◆ Instructions for the task ◆
Copy each line of the listing below exactly.

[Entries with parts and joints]

** START **

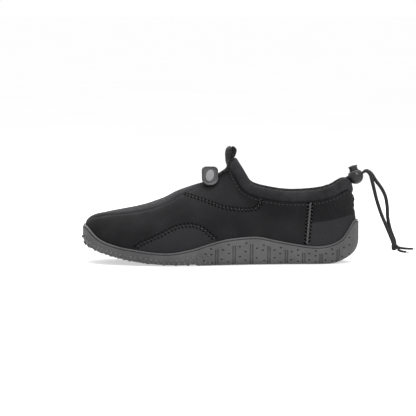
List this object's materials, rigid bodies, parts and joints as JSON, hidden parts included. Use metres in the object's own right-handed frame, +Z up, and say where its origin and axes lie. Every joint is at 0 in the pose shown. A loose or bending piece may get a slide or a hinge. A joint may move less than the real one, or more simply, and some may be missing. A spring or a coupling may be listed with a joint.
{
  "type": "water shoe",
  "caption": "Slip-on water shoe with a stretch upper, rolled drawcord collar with cord lock, pull loop and a grooved, studded rubber cup sole",
  "frame": {"origin": "on the floor under the middle of the shoe's box, without its drawcord", "axes": "+Z up, -X to the toe, +X to the heel, -Y to the outer side of the foot"},
  "size_m": [0.3306, 0.0989, 0.1149],
  "materials": {
    "sole_rubber": "matt mid-grey moulded rubber",
    "insole_cloth": "dark cloth over thin foam",
    "neoprene": "black neoprene faced with fine jersey",
    "cuff_knit": "black smooth stretch binding",
    "badge_rubber": "light grey moulded rubber",
    "webbing": "black narrow webbing",
    "lock_plastic": "black moulded plastic with a soft shine",
    "elastic": "black braided round elastic"
  },
  "bodies": {
    "shoe": {"outsole": "sole_rubber", "insole": "insole_cloth", "upper": "neoprene", "collar_cuff": "cuff_knit", "badge": "badge_rubber", "pull_loop": "webbing", "lock_barrel": "lock_plastic", "drawcord_strand_1": "elastic", "drawcord_strand_2": "elastic", "drawcord_knot": "elastic", "drawcord_end_1": "elastic", "drawcord_end_2": "elastic"},
    "plunger": {"lock_plunger": "lock_plastic"}
  },
  "joints": [
    {"name": "lock_press", "type": "slide", "parent": "shoe", "child": "plunger", "axis": [0.2924, 0, -0.9563], "range_m": [0, 0.003], "stiffness_N_per_m": 250, "springref_m": -0.002}
  ]
}
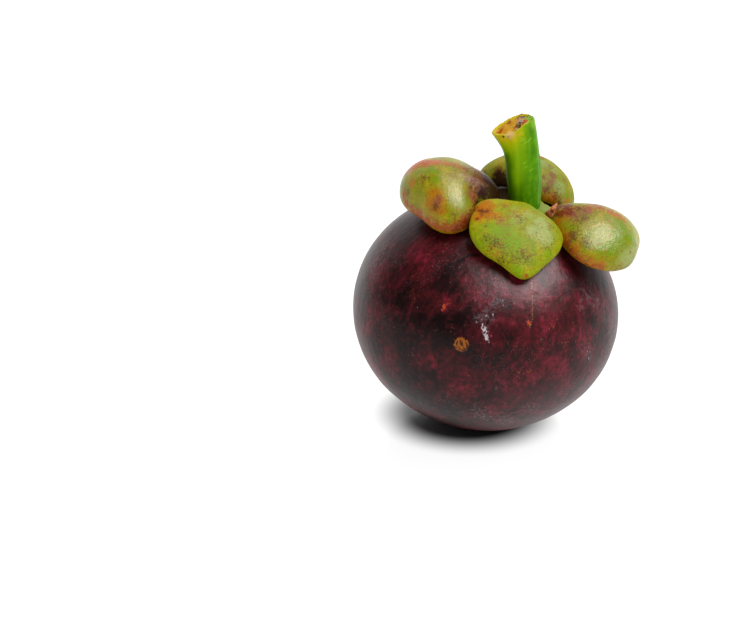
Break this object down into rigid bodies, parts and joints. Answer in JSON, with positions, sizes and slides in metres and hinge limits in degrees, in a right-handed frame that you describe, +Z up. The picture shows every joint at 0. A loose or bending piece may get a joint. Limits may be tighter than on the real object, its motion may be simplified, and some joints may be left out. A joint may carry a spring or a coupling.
{
  "type": "mangosteen",
  "caption": "Whole ripe mangosteen: a round fruit resting on a small flat spot, with a stout green stem, thick cupped sepals round its foot and a lobed stigma scar below.",
  "frame": {"origin": "middle of the small flat spot that the fruit rests on, at the height of the surface", "axes": "+Z up; -Y is the side seen in the picture; the calyx axis leans from +Z by 16 degrees towards +X and 5 degrees towards -Y"},
  "size_m": [0.0627, 0.0594, 0.0709],
  "materials": {
    "rind_skin": "satin, dark purple with maroon patches, orange latex spots and pale scuffs",
    "fresh_stem": "satin green bark, pale brown and rough where it is broken off",
    "sepal_skin": "satin yellow-green with brown specks and red-orange rims",
    "dried_stigma": "dry, dull brown"
  },
  "bodies": {
    "root": {"rind": "rind_skin", "stem": "fresh_stem", "sepal_left": "sepal_skin", "sepal_front": "sepal_skin", "sepal_right": "sepal_skin", "sepal_back": "sepal_skin", "stigma_rosette": "dried_stigma"}
  },
  "joints": []
}
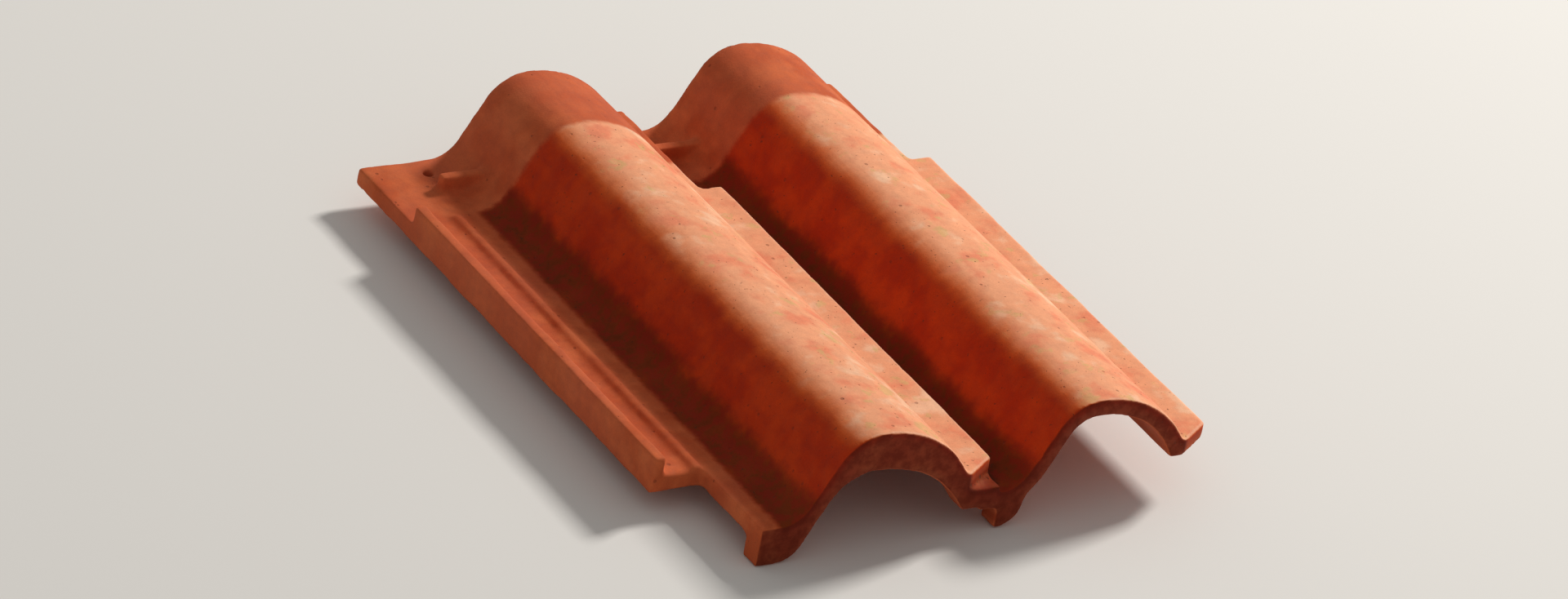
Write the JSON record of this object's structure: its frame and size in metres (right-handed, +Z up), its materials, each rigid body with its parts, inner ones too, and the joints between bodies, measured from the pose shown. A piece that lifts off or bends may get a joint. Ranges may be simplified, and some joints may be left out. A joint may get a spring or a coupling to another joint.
{
  "type": "clay roof tile",
  "caption": "Interlocking clay roof tile with rounded rolls and narrow pans, lipped along each roll, notched and ribbed at the head to lap the next course.",
  "frame": {"origin": "middle of the tile's plan, on the level that its lugs and tail rib stand on", "axes": "+X to the right looking up the roof slope, +Y along the tile from the exposed tail to the head, +Z up out of the roof"},
  "size_m": [0.3486, 0.425, 0.08],
  "materials": {
    "fired_clay": "matt unglazed terracotta, lightly weathered"
  },
  "bodies": {
    "root": {"roof_tile": "fired_clay"}
  },
  "joints": []
}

** END **

◆ Complete output ◆
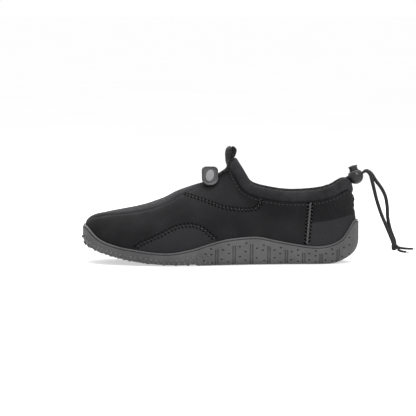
List this object's materials, rigid bodies, parts and joints as JSON, hidden parts included. Use metres in the object's own right-handed frame, +Z up, and say where its origin and axes lie. Every joint is at 0 in the pose shown. A loose or bending piece may get a slide or a hinge. A joint may move less than the real one, or more simply, and some may be missing. A spring or a coupling may be listed with a joint.
{
  "type": "water shoe",
  "caption": "Slip-on water shoe with a stretch upper, rolled drawcord collar with cord lock, pull loop and a grooved, studded rubber cup sole",
  "frame": {"origin": "on the floor under the middle of the shoe's box, without its drawcord", "axes": "+Z up, -X to the toe, +X to the heel, -Y to the outer side of the foot"},
  "size_m": [0.3306, 0.0989, 0.1149],
  "materials": {
    "sole_rubber": "matt mid-grey moulded rubber",
    "insole_cloth": "dark cloth over thin foam",
    "neoprene": "black neoprene faced with fine jersey",
    "cuff_knit": "black smooth stretch binding",
    "badge_rubber": "light grey moulded rubber",
    "webbing": "black narrow webbing",
    "lock_plastic": "black moulded plastic with a soft shine",
    "elastic": "black braided round elastic"
  },
  "bodies": {
    "shoe": {"outsole": "sole_rubber", "insole": "insole_cloth", "upper": "neoprene", "collar_cuff": "cuff_knit", "badge": "badge_rubber", "pull_loop": "webbing", "lock_barrel": "lock_plastic", "drawcord_strand_1": "elastic", "drawcord_strand_2": "elastic", "drawcord_knot": "elastic", "drawcord_end_1": "elastic", "drawcord_end_2": "elastic"},
    "plunger": {"lock_plunger": "lock_plastic"}
  },
  "joints": [
    {"name": "lock_press", "type": "slide", "parent": "shoe", "child": "plunger", "axis": [0.2924, 0, -0.9563], "range_m": [0, 0.003], "stiffness_N_per_m": 250, "springref_m": -0.002}
  ]
}
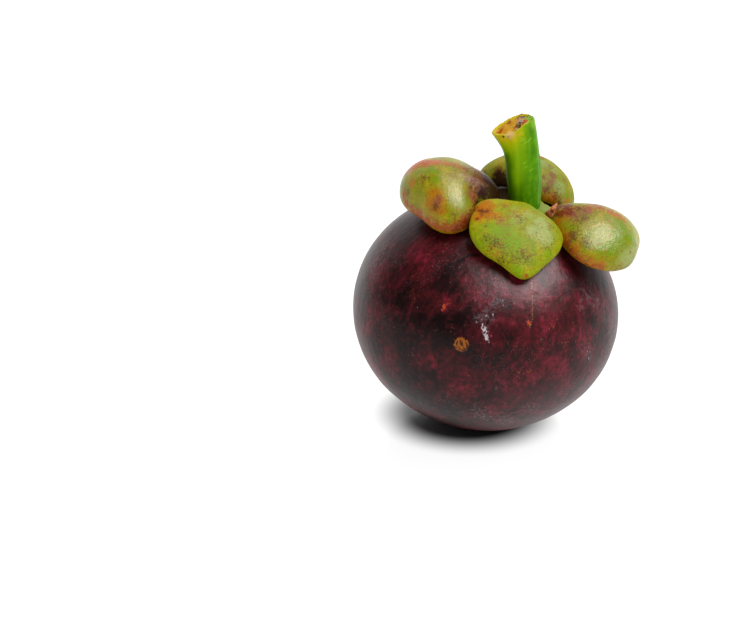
Break this object down into rigid bodies, parts and joints. Answer in JSON, with positions, sizes and slides in metres and hinge limits in degrees, in a right-handed frame that you describe, +Z up. The picture shows every joint at 0. A loose or bending piece may get a joint. Limits may be tighter than on the real object, its motion may be simplified, and some joints may be left out. A joint may carry a spring or a coupling.
{
  "type": "mangosteen",
  "caption": "Whole ripe mangosteen: a round fruit resting on a small flat spot, with a stout green stem, thick cupped sepals round its foot and a lobed stigma scar below.",
  "frame": {"origin": "middle of the small flat spot that the fruit rests on, at the height of the surface", "axes": "+Z up; -Y is the side seen in the picture; the calyx axis leans from +Z by 16 degrees towards +X and 5 degrees towards -Y"},
  "size_m": [0.0627, 0.0594, 0.0709],
  "materials": {
    "rind_skin": "satin, dark purple with maroon patches, orange latex spots and pale scuffs",
    "fresh_stem": "satin green bark, pale brown and rough where it is broken off",
    "sepal_skin": "satin yellow-green with brown specks and red-orange rims",
    "dried_stigma": "dry, dull brown"
  },
  "bodies": {
    "root": {"rind": "rind_skin", "stem": "fresh_stem", "sepal_left": "sepal_skin", "sepal_front": "sepal_skin", "sepal_right": "sepal_skin", "sepal_back": "sepal_skin", "stigma_rosette": "dried_stigma"}
  },
  "joints": []
}
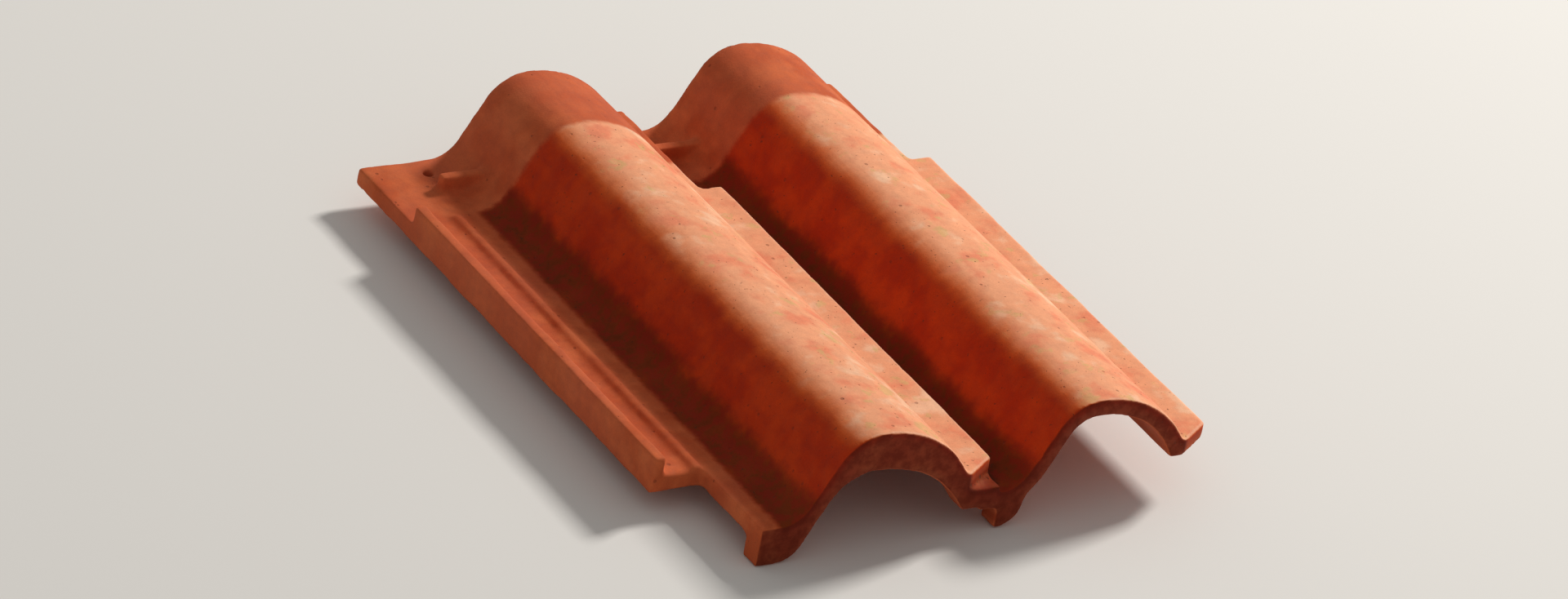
Write the JSON record of this object's structure: its frame and size in metres (right-handed, +Z up), its materials, each rigid body with its parts, inner ones too, and the joints between bodies, measured from the pose shown. A piece that lifts off or bends may get a joint. Ranges may be simplified, and some joints may be left out. A joint may get a spring or a coupling to another joint.
{
  "type": "clay roof tile",
  "caption": "Interlocking clay roof tile with rounded rolls and narrow pans, lipped along each roll, notched and ribbed at the head to lap the next course.",
  "frame": {"origin": "middle of the tile's plan, on the level that its lugs and tail rib stand on", "axes": "+X to the right looking up the roof slope, +Y along the tile from the exposed tail to the head, +Z up out of the roof"},
  "size_m": [0.3486, 0.425, 0.08],
  "materials": {
    "fired_clay": "matt unglazed terracotta, lightly weathered"
  },
  "bodies": {
    "root": {"roof_tile": "fired_clay"}
  },
  "joints": []
}